* start *
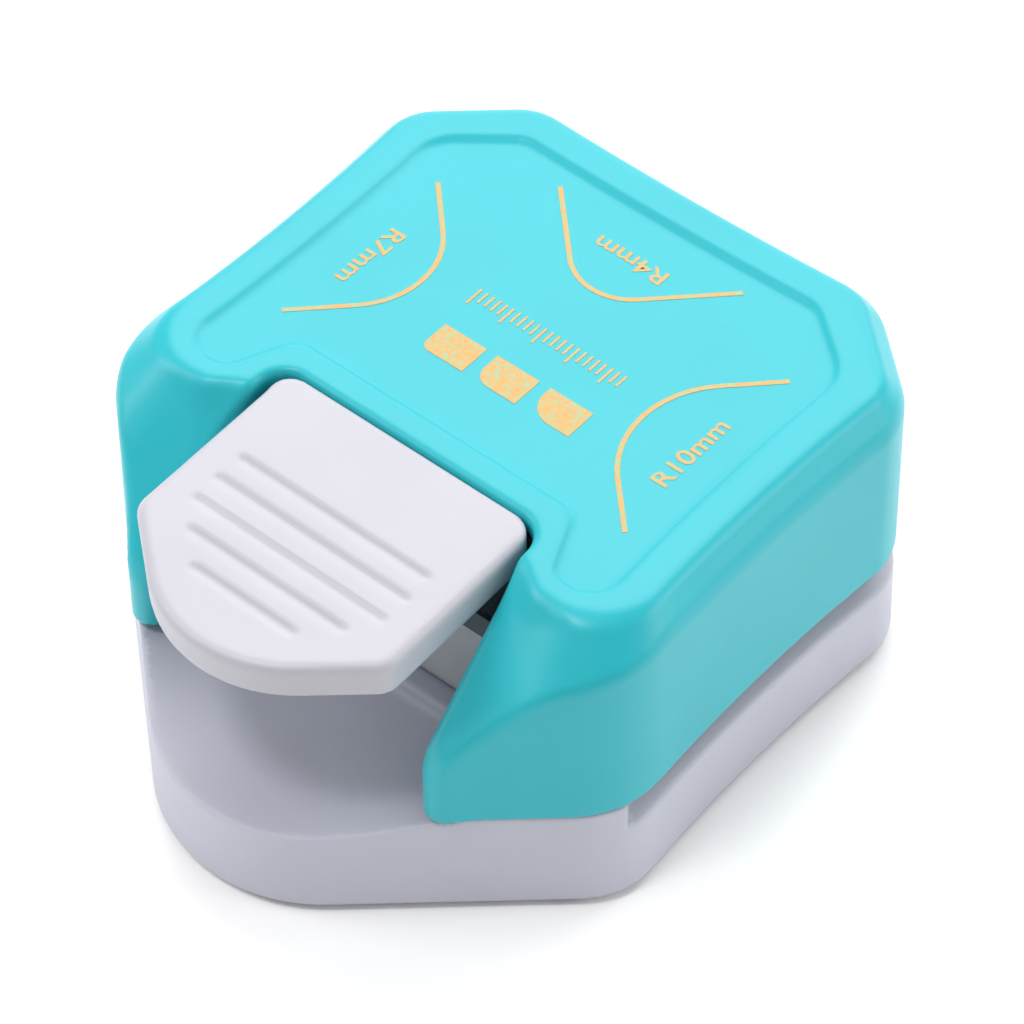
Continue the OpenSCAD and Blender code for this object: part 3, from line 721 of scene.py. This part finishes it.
* end *
* start *
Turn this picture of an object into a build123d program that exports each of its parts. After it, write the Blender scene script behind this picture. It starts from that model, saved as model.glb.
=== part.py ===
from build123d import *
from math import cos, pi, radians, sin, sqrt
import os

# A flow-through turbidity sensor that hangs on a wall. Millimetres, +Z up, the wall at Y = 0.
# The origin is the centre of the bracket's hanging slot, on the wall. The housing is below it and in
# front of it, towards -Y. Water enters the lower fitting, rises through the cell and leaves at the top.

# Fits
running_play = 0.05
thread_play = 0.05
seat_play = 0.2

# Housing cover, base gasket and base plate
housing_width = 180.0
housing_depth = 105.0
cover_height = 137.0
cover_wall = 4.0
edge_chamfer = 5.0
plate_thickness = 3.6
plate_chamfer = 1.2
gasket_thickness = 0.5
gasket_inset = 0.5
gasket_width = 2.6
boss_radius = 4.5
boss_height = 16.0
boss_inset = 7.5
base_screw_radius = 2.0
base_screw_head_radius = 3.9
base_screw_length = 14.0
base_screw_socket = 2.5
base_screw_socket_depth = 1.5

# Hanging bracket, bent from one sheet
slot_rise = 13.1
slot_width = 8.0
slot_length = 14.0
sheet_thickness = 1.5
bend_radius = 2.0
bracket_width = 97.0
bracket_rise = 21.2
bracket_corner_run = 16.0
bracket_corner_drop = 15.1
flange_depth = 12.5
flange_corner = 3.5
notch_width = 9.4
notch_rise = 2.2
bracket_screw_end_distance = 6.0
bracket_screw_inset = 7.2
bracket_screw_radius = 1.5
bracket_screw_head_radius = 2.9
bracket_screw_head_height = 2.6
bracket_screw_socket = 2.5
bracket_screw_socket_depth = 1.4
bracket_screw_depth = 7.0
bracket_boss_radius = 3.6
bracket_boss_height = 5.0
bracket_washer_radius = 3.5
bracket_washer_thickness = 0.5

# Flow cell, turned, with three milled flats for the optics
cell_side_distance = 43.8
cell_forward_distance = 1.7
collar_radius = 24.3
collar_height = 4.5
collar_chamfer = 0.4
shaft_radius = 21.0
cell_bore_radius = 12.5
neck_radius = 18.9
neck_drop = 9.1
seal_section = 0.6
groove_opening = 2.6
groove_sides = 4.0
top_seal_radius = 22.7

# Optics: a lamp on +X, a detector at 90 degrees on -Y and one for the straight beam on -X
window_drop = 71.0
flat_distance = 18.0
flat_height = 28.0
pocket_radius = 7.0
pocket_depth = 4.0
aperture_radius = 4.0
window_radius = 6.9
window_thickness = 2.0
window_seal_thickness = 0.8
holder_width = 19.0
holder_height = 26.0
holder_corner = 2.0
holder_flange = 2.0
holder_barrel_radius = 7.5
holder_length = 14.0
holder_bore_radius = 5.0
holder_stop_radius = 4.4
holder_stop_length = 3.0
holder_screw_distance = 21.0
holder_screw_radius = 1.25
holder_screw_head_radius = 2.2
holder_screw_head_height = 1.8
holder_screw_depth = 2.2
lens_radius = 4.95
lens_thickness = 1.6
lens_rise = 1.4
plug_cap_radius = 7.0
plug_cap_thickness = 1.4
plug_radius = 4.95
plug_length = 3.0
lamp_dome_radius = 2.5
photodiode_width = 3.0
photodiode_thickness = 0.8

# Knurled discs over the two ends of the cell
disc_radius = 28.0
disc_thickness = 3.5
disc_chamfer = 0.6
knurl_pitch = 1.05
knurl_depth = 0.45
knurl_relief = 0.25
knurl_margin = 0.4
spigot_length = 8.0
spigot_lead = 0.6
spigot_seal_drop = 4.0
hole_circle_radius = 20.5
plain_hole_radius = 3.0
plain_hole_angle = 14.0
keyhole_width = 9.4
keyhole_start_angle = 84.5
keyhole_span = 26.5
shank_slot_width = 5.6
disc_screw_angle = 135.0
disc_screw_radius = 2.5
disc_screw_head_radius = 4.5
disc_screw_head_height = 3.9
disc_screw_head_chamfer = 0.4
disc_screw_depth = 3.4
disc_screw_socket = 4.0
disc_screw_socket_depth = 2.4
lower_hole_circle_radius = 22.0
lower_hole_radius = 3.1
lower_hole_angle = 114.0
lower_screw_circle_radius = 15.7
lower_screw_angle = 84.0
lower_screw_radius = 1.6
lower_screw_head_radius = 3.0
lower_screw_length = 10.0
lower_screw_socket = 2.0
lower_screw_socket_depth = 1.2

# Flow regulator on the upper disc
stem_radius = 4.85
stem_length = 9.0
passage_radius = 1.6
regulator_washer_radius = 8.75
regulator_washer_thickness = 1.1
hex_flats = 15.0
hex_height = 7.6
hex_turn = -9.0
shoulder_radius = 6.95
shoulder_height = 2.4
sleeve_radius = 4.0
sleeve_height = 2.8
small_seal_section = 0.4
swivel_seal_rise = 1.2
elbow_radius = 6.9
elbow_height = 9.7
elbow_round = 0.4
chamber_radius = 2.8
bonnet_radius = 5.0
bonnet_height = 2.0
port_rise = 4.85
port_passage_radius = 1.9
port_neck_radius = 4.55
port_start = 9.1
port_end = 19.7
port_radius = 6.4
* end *
◆ **WHAT NEEDS TO BE DONE**:
Retype precisely, and only, the span of lines that opens at the line containing "Turn this picture" and closes at the line containing "base_screw_socket_depth = 1.5", both inclusive.

◆ **OUTPUT FOR THIS TASK**:
Turn this picture of an object into a build123d program that exports each of its parts. After it, write the Blender scene script behind this picture. It starts from that model, saved as model.glb.
=== part.py ===
from build123d import *
from math import cos, pi, radians, sin, sqrt
import os

# A flow-through turbidity sensor that hangs on a wall. Millimetres, +Z up, the wall at Y = 0.
# The origin is the centre of the bracket's hanging slot, on the wall. The housing is below it and in
# front of it, towards -Y. Water enters the lower fitting, rises through the cell and leaves at the top.

# Fits
running_play = 0.05
thread_play = 0.05
seat_play = 0.2

# Housing cover, base gasket and base plate
housing_width = 180.0
housing_depth = 105.0
cover_height = 137.0
cover_wall = 4.0
edge_chamfer = 5.0
plate_thickness = 3.6
plate_chamfer = 1.2
gasket_thickness = 0.5
gasket_inset = 0.5
gasket_width = 2.6
boss_radius = 4.5
boss_height = 16.0
boss_inset = 7.5
base_screw_radius = 2.0
base_screw_head_radius = 3.9
base_screw_length = 14.0
base_screw_socket = 2.5
base_screw_socket_depth = 1.5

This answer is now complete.